Start

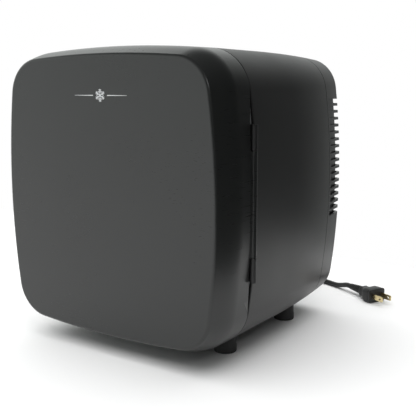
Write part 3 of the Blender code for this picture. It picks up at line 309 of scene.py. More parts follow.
def settled(obj):
    """Makes a piece's modifiers part of its plain mesh."""
    bpy.context.view_layer.update()
    graph = bpy.context.evaluated_depsgraph_get()
    mesh = bpy.data.meshes.new_from_object(obj.evaluated_get(graph))
    obj.modifiers.clear()
    obj.data = mesh
    return obj


def combined(obj, operation, *tools):
    """Cuts tools from a piece or joins them to it, and removes the tools."""
    for tool in tools:
        modifier = obj.modifiers.new(operation, "BOOLEAN")
        modifier.operation, modifier.object, modifier.solver = operation, tool, "EXACT"
    settled(obj)
    for tool in tools:
        bpy.data.objects.remove(tool)
    return obj


SLIVER = 0.00004


def eased_edges(obj, width, segments=2, angle=35):
    """Clears slivers from a piece and rounds its sharp edges, as a mould or a cutter leaves them."""
    shape = bmesh.new()
    shape.from_mesh(obj.data)
    bmesh.ops.remove_doubles(shape, verts=shape.verts, dist=SLIVER)
    bmesh.ops.dissolve_degenerate(shape, edges=shape.edges, dist=SLIVER)
    shape.to_mesh(obj.data)
    shape.free()
    modifier = obj.modifiers.new("edges", "BEVEL")
    modifier.width, modifier.segments = width, segments
    modifier.limit_method, modifier.angle_limit = "ANGLE", math.radians(angle)
    modifier.use_clamp_overlap = True
    return settled(obj)


def fitted(obj, body, finish, slot, *nodes, sharp=38):
    """Shades a finished piece, gives it its material, puts it on its body and lets it stand for CAD nodes."""
    mesh = obj.data
    for face in mesh.polygons:
        face.use_smooth = True
    mesh.set_sharp_from_angle(angle=math.radians(sharp))
    weighted = obj.modifiers.new("even", "WEIGHTED_NORMAL")
    weighted.keep_sharp = True
    settled(obj)
    obj.data.materials.clear()
    obj.data.materials.append(finish)
    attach(obj, body)
    if nodes:
        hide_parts(*nodes)
    return obj


def recipe(name, **sizes):
    """A Geometry Nodes tree with a geometry in and out and a named input for each size."""
    kinds = {int: "NodeSocketInt", float: "NodeSocketFloat", tuple: "NodeSocketVector",
             bpy.types.Material: "NodeSocketMaterial"}
    tree = bpy.data.node_groups.new(name, "GeometryNodeTree")
    tree.interface.new_socket("Geometry", in_out="INPUT", socket_type="NodeSocketGeometry")
    for label, kind in sizes.items():
        tree.interface.new_socket(label, in_out="INPUT", socket_type=kinds[kind])
    tree.interface.new_socket("Geometry", in_out="OUTPUT", socket_type="NodeSocketGeometry")
    return tree, op(tree, "NodeGroupInput")


def close_recipe(tree, geometry, finish):
    """Ends a tree: its instances are made real and take their material."""
    real = op(tree, "GeometryNodeRealizeInstances", {"Geometry": geometry})["Geometry"]
    dressed = op(tree, "GeometryNodeSetMaterial", {"Geometry": real, "Material": finish})["Geometry"]
    op(tree, "NodeGroupOutput", {"Geometry": dressed})


def upwards(tree, z):
    """A vector along +Z in a tree."""
    return op(tree, "ShaderNodeCombineXYZ", {"Z": z})["Vector"]


def point_place(tree):
    """The X, Y and Z of each point in a tree."""
    return op(tree, "ShaderNodeSeparateXYZ", {"Vector": op(tree, "GeometryNodeInputPosition")["Position"]})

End

Extract all of the material exactly as it is written.

* **ANSWER**
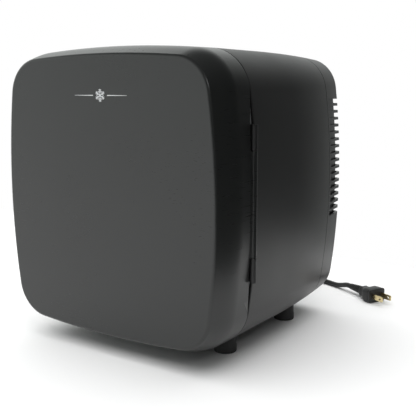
Write part 3 of the Blender code for this picture. It picks up at line 309 of scene.py. More parts follow.
def settled(obj):
    """Makes a piece's modifiers part of its plain mesh."""
    bpy.context.view_layer.update()
    graph = bpy.context.evaluated_depsgraph_get()
    mesh = bpy.data.meshes.new_from_object(obj.evaluated_get(graph))
    obj.modifiers.clear()
    obj.data = mesh
    return obj


def combined(obj, operation, *tools):
    """Cuts tools from a piece or joins them to it, and removes the tools."""
    for tool in tools:
        modifier = obj.modifiers.new(operation, "BOOLEAN")
        modifier.operation, modifier.object, modifier.solver = operation, tool, "EXACT"
    settled(obj)
    for tool in tools:
        bpy.data.objects.remove(tool)
    return obj


SLIVER = 0.00004


def eased_edges(obj, width, segments=2, angle=35):
    """Clears slivers from a piece and rounds its sharp edges, as a mould or a cutter leaves them."""
    shape = bmesh.new()
    shape.from_mesh(obj.data)
    bmesh.ops.remove_doubles(shape, verts=shape.verts, dist=SLIVER)
    bmesh.ops.dissolve_degenerate(shape, edges=shape.edges, dist=SLIVER)
    shape.to_mesh(obj.data)
    shape.free()
    modifier = obj.modifiers.new("edges", "BEVEL")
    modifier.width, modifier.segments = width, segments
    modifier.limit_method, modifier.angle_limit = "ANGLE", math.radians(angle)
    modifier.use_clamp_overlap = True
    return settled(obj)


def fitted(obj, body, finish, slot, *nodes, sharp=38):
    """Shades a finished piece, gives it its material, puts it on its body and lets it stand for CAD nodes."""
    mesh = obj.data
    for face in mesh.polygons:
        face.use_smooth = True
    mesh.set_sharp_from_angle(angle=math.radians(sharp))
    weighted = obj.modifiers.new("even", "WEIGHTED_NORMAL")
    weighted.keep_sharp = True
    settled(obj)
    obj.data.materials.clear()
    obj.data.materials.append(finish)
    attach(obj, body)
    if nodes:
        hide_parts(*nodes)
    return obj


def recipe(name, **sizes):
    """A Geometry Nodes tree with a geometry in and out and a named input for each size."""
    kinds = {int: "NodeSocketInt", float: "NodeSocketFloat", tuple: "NodeSocketVector",
             bpy.types.Material: "NodeSocketMaterial"}
    tree = bpy.data.node_groups.new(name, "GeometryNodeTree")
    tree.interface.new_socket("Geometry", in_out="INPUT", socket_type="NodeSocketGeometry")
    for label, kind in sizes.items():
        tree.interface.new_socket(label, in_out="INPUT", socket_type=kinds[kind])
    tree.interface.new_socket("Geometry", in_out="OUTPUT", socket_type="NodeSocketGeometry")
    return tree, op(tree, "NodeGroupInput")


def close_recipe(tree, geometry, finish):
    """Ends a tree: its instances are made real and take their material."""
    real = op(tree, "GeometryNodeRealizeInstances", {"Geometry": geometry})["Geometry"]
    dressed = op(tree, "GeometryNodeSetMaterial", {"Geometry": real, "Material": finish})["Geometry"]
    op(tree, "NodeGroupOutput", {"Geometry": dressed})


def upwards(tree, z):
    """A vector along +Z in a tree."""
    return op(tree, "ShaderNodeCombineXYZ", {"Z": z})["Vector"]


def point_place(tree):
    """The X, Y and Z of each point in a tree."""
    return op(tree, "ShaderNodeSeparateXYZ", {"Vector": op(tree, "GeometryNodeInputPosition")["Position"]})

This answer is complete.